Supplied information —
——

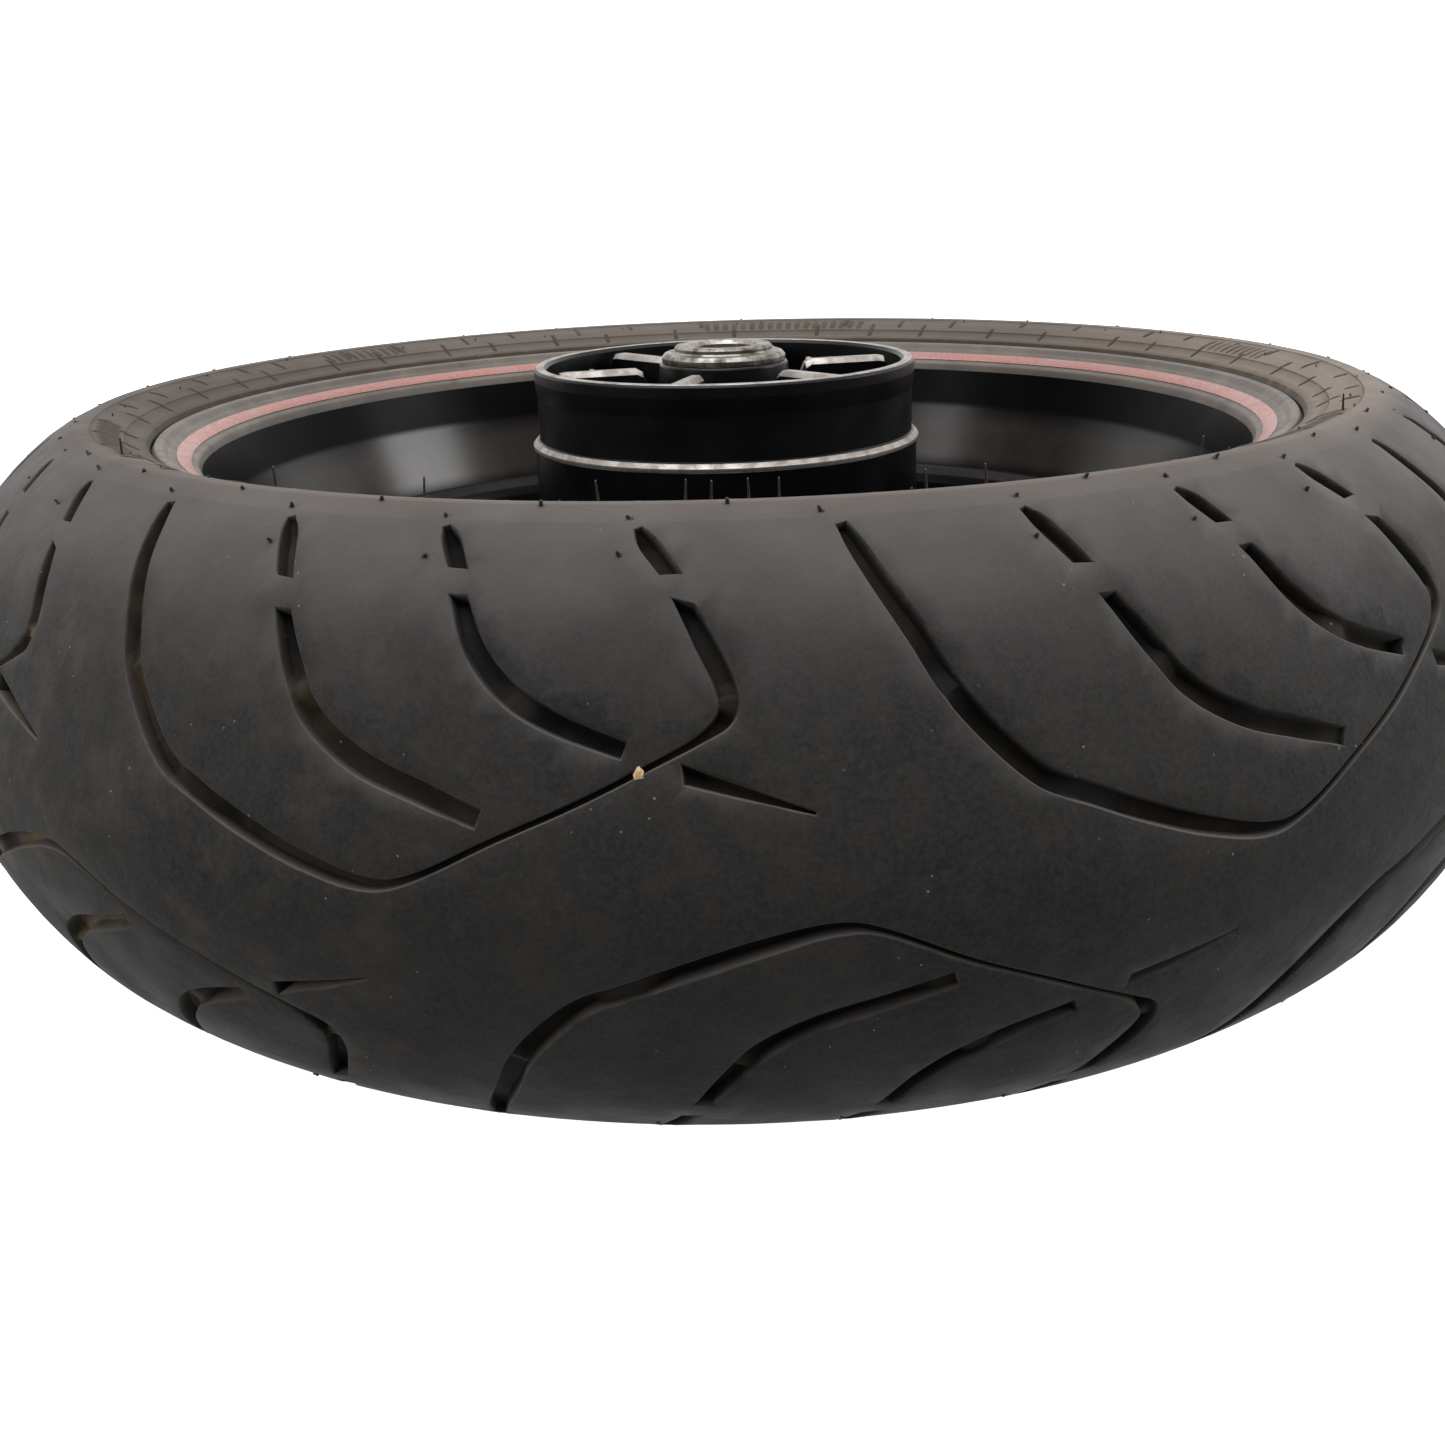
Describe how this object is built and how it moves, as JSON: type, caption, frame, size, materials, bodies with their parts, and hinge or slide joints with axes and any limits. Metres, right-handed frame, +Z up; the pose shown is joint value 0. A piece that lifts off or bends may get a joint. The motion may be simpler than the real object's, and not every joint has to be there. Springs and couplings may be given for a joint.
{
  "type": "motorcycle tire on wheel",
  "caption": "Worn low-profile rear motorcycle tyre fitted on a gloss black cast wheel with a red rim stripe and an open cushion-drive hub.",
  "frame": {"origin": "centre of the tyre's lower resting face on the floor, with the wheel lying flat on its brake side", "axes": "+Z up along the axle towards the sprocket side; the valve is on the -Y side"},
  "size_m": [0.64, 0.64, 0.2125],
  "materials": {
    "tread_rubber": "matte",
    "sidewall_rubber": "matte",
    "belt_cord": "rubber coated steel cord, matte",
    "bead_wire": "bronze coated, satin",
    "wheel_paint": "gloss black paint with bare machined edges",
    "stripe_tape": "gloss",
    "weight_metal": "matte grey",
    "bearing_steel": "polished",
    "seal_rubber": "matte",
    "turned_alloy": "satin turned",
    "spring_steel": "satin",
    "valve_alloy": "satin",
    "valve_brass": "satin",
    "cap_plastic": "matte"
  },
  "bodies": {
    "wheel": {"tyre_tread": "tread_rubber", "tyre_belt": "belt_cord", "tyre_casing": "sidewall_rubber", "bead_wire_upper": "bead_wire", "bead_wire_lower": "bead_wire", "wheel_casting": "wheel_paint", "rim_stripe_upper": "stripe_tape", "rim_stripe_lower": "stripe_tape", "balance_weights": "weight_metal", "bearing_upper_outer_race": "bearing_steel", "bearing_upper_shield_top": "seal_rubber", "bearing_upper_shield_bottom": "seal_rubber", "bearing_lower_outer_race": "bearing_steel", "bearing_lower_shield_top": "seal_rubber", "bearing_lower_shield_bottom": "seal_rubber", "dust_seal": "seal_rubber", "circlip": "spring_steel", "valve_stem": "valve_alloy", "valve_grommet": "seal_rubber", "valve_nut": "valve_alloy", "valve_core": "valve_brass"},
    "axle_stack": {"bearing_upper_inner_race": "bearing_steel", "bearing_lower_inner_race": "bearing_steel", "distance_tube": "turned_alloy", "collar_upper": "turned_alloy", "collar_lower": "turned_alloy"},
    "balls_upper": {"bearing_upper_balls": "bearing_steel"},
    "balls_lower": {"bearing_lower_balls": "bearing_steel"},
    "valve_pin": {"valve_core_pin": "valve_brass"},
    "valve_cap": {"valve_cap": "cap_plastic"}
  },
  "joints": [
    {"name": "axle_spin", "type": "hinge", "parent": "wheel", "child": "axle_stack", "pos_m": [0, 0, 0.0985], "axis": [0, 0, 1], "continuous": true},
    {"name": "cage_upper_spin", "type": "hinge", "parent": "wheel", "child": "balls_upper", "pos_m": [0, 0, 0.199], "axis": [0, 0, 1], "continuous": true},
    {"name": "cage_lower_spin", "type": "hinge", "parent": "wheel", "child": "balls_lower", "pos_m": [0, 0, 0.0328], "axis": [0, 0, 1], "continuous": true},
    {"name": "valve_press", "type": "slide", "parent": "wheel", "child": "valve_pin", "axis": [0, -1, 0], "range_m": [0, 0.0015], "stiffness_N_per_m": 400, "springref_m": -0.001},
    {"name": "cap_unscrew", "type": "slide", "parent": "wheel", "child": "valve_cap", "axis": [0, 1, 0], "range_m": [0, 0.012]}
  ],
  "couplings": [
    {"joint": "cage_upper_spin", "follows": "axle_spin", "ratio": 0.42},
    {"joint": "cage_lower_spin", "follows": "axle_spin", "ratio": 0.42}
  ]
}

——

Task prompt —
Go through the listing above and restate it word for word.

The response —
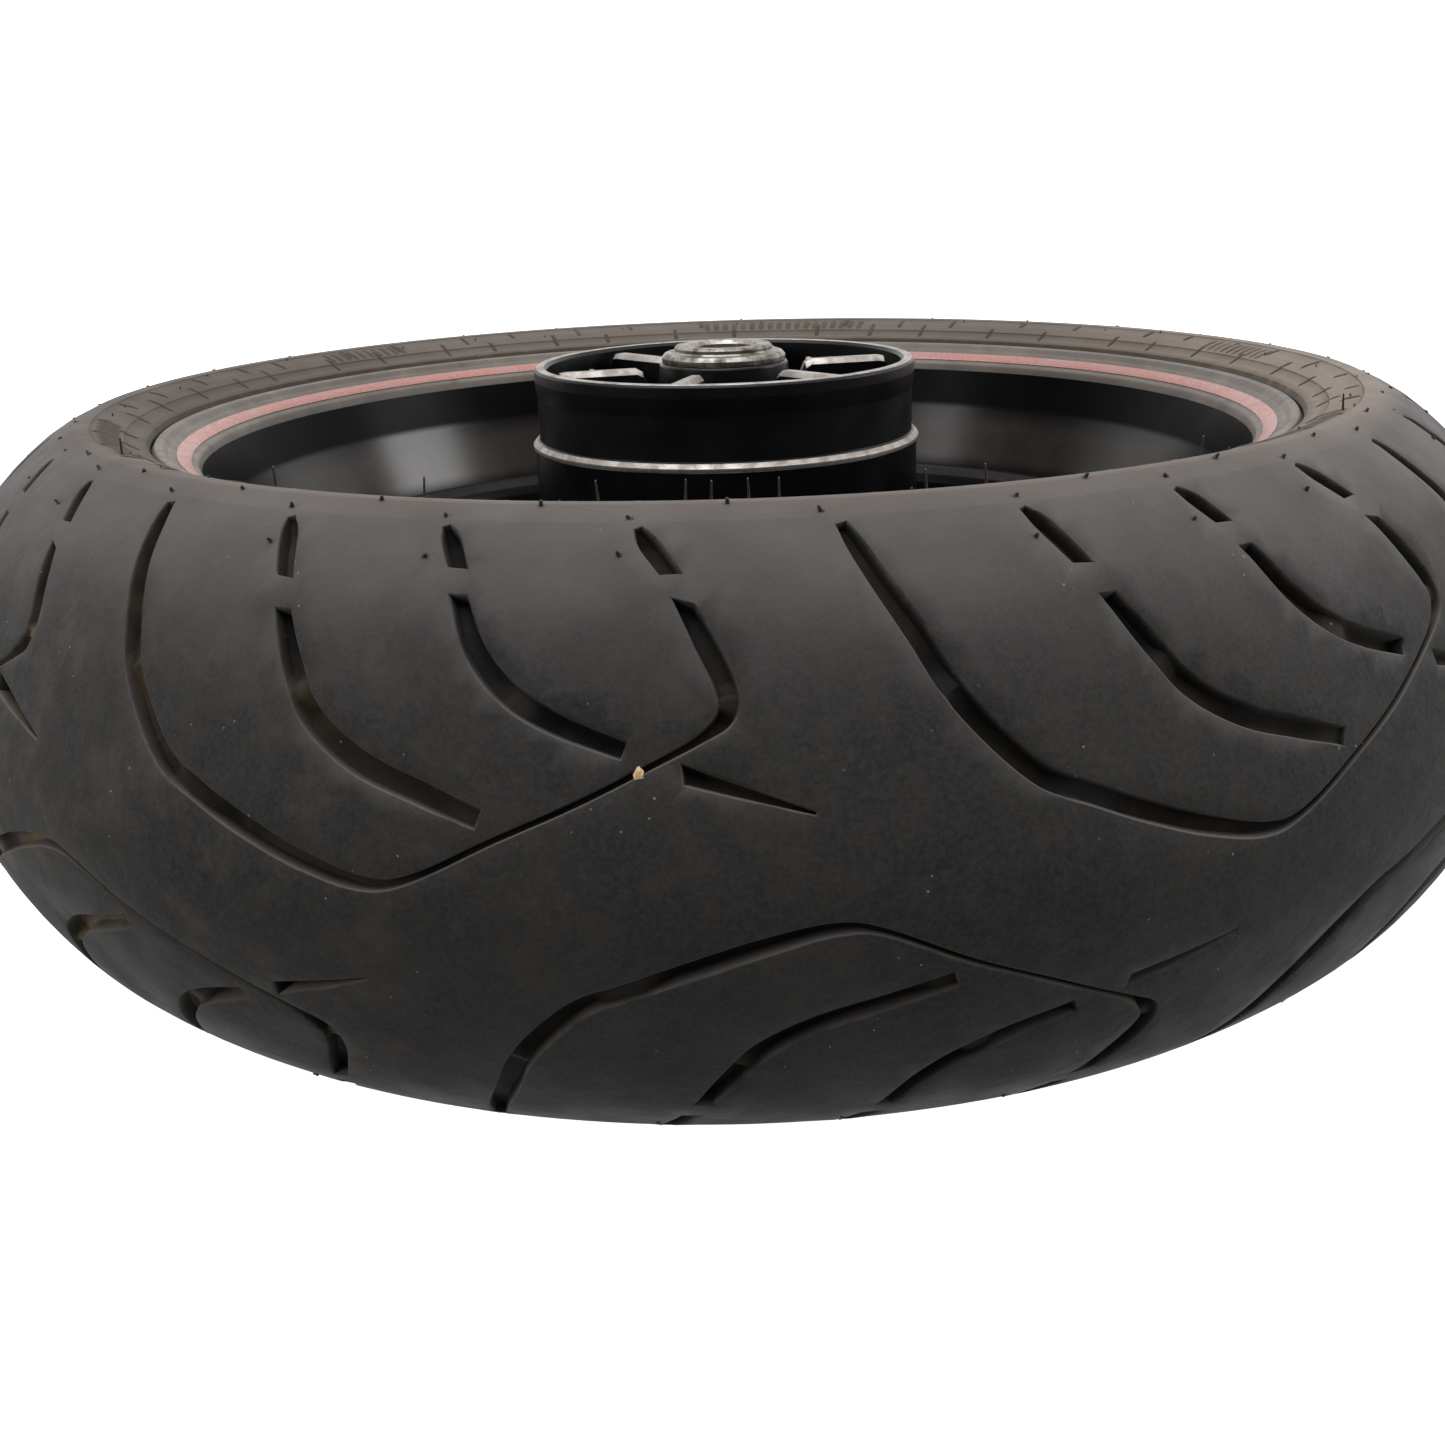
Describe how this object is built and how it moves, as JSON: type, caption, frame, size, materials, bodies with their parts, and hinge or slide joints with axes and any limits. Metres, right-handed frame, +Z up; the pose shown is joint value 0. A piece that lifts off or bends may get a joint. The motion may be simpler than the real object's, and not every joint has to be there. Springs and couplings may be given for a joint.
{
  "type": "motorcycle tire on wheel",
  "caption": "Worn low-profile rear motorcycle tyre fitted on a gloss black cast wheel with a red rim stripe and an open cushion-drive hub.",
  "frame": {"origin": "centre of the tyre's lower resting face on the floor, with the wheel lying flat on its brake side", "axes": "+Z up along the axle towards the sprocket side; the valve is on the -Y side"},
  "size_m": [0.64, 0.64, 0.2125],
  "materials": {
    "tread_rubber": "matte",
    "sidewall_rubber": "matte",
    "belt_cord": "rubber coated steel cord, matte",
    "bead_wire": "bronze coated, satin",
    "wheel_paint": "gloss black paint with bare machined edges",
    "stripe_tape": "gloss",
    "weight_metal": "matte grey",
    "bearing_steel": "polished",
    "seal_rubber": "matte",
    "turned_alloy": "satin turned",
    "spring_steel": "satin",
    "valve_alloy": "satin",
    "valve_brass": "satin",
    "cap_plastic": "matte"
  },
  "bodies": {
    "wheel": {"tyre_tread": "tread_rubber", "tyre_belt": "belt_cord", "tyre_casing": "sidewall_rubber", "bead_wire_upper": "bead_wire", "bead_wire_lower": "bead_wire", "wheel_casting": "wheel_paint", "rim_stripe_upper": "stripe_tape", "rim_stripe_lower": "stripe_tape", "balance_weights": "weight_metal", "bearing_upper_outer_race": "bearing_steel", "bearing_upper_shield_top": "seal_rubber", "bearing_upper_shield_bottom": "seal_rubber", "bearing_lower_outer_race": "bearing_steel", "bearing_lower_shield_top": "seal_rubber", "bearing_lower_shield_bottom": "seal_rubber", "dust_seal": "seal_rubber", "circlip": "spring_steel", "valve_stem": "valve_alloy", "valve_grommet": "seal_rubber", "valve_nut": "valve_alloy", "valve_core": "valve_brass"},
    "axle_stack": {"bearing_upper_inner_race": "bearing_steel", "bearing_lower_inner_race": "bearing_steel", "distance_tube": "turned_alloy", "collar_upper": "turned_alloy", "collar_lower": "turned_alloy"},
    "balls_upper": {"bearing_upper_balls": "bearing_steel"},
    "balls_lower": {"bearing_lower_balls": "bearing_steel"},
    "valve_pin": {"valve_core_pin": "valve_brass"},
    "valve_cap": {"valve_cap": "cap_plastic"}
  },
  "joints": [
    {"name": "axle_spin", "type": "hinge", "parent": "wheel", "child": "axle_stack", "pos_m": [0, 0, 0.0985], "axis": [0, 0, 1], "continuous": true},
    {"name": "cage_upper_spin", "type": "hinge", "parent": "wheel", "child": "balls_upper", "pos_m": [0, 0, 0.199], "axis": [0, 0, 1], "continuous": true},
    {"name": "cage_lower_spin", "type": "hinge", "parent": "wheel", "child": "balls_lower", "pos_m": [0, 0, 0.0328], "axis": [0, 0, 1], "continuous": true},
    {"name": "valve_press", "type": "slide", "parent": "wheel", "child": "valve_pin", "axis": [0, -1, 0], "range_m": [0, 0.0015], "stiffness_N_per_m": 400, "springref_m": -0.001},
    {"name": "cap_unscrew", "type": "slide", "parent": "wheel", "child": "valve_cap", "axis": [0, 1, 0], "range_m": [0, 0.012]}
  ],
  "couplings": [
    {"joint": "cage_upper_spin", "follows": "axle_spin", "ratio": 0.42},
    {"joint": "cage_lower_spin", "follows": "axle_spin", "ratio": 0.42}
  ]
}